→ **Task goal**: Of all the lines in the material, how many include the word "Write"? Reply with the number alone.

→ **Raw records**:

────────

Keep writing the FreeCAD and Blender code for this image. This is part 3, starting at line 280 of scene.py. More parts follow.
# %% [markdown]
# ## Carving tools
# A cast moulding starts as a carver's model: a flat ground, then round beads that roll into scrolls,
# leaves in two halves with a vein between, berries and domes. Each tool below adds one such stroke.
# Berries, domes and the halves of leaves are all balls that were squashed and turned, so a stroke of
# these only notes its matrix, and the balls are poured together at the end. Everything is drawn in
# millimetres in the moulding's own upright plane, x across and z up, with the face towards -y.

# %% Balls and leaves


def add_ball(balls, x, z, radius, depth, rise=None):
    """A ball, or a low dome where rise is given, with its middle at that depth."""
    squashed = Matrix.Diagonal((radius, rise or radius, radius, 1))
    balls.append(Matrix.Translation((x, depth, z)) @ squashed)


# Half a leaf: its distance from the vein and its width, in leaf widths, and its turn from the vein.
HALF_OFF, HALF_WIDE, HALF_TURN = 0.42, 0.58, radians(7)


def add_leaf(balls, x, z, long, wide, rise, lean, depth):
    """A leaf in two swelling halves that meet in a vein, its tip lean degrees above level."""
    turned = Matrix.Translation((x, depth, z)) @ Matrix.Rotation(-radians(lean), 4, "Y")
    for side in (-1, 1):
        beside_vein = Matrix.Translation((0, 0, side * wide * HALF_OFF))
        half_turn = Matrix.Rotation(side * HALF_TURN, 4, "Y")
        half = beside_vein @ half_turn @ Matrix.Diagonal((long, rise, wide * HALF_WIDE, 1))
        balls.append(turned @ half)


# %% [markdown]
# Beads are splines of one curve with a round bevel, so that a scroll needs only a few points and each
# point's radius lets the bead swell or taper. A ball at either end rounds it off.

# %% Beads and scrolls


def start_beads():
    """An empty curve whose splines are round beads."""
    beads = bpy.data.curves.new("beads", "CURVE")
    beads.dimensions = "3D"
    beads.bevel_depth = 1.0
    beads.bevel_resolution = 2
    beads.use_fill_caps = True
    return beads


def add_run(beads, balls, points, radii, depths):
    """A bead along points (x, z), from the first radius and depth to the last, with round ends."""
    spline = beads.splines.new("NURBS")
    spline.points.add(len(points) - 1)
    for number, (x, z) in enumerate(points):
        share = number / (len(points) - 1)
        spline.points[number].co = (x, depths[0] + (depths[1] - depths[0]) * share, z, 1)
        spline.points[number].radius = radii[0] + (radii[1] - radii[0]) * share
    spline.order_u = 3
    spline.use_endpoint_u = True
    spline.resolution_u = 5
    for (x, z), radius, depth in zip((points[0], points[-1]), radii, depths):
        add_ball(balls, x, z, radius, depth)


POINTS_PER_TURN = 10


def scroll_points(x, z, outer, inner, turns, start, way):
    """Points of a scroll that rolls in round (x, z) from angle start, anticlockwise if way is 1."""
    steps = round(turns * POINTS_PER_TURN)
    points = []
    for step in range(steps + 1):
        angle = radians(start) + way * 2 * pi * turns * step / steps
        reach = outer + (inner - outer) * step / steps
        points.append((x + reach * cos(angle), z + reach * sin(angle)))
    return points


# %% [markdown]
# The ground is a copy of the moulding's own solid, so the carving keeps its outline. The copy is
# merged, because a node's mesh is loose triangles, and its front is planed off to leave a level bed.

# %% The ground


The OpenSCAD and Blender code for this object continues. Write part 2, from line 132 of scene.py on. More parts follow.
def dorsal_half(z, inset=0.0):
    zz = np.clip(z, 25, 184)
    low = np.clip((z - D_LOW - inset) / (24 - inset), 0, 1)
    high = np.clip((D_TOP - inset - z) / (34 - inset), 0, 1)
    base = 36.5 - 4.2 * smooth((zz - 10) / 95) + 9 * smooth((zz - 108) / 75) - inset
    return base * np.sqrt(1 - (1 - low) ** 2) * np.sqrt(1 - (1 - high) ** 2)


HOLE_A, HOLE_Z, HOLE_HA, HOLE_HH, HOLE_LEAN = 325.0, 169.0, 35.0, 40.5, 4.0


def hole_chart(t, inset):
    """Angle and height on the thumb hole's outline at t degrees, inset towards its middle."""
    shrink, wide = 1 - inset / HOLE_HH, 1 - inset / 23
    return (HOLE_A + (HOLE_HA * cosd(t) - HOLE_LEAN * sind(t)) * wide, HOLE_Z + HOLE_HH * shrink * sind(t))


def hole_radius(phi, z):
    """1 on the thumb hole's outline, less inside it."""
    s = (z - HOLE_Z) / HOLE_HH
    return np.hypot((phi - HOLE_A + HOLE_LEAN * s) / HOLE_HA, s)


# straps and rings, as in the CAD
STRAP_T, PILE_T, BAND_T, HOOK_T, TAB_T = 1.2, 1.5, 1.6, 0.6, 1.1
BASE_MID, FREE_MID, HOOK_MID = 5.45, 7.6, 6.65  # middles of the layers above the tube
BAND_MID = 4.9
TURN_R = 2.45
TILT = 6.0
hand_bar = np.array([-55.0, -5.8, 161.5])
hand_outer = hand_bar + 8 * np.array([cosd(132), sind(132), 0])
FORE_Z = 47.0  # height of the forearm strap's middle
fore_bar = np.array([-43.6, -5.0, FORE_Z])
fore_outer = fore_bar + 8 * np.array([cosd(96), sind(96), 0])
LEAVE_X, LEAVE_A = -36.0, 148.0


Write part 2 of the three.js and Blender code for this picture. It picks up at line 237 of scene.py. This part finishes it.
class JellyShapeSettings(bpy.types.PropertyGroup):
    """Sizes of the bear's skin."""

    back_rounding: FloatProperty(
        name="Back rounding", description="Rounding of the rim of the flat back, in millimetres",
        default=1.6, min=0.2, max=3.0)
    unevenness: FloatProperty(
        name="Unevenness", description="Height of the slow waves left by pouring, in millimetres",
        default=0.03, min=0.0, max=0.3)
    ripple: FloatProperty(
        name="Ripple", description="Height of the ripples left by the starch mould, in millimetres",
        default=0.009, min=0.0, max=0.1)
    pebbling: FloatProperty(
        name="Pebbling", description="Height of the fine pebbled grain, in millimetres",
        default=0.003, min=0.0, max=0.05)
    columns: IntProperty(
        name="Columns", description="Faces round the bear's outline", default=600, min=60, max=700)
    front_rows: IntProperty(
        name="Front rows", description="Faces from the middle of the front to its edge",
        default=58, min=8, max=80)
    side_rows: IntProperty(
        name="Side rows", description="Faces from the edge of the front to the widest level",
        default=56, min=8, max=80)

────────

→ **Full answer**: 2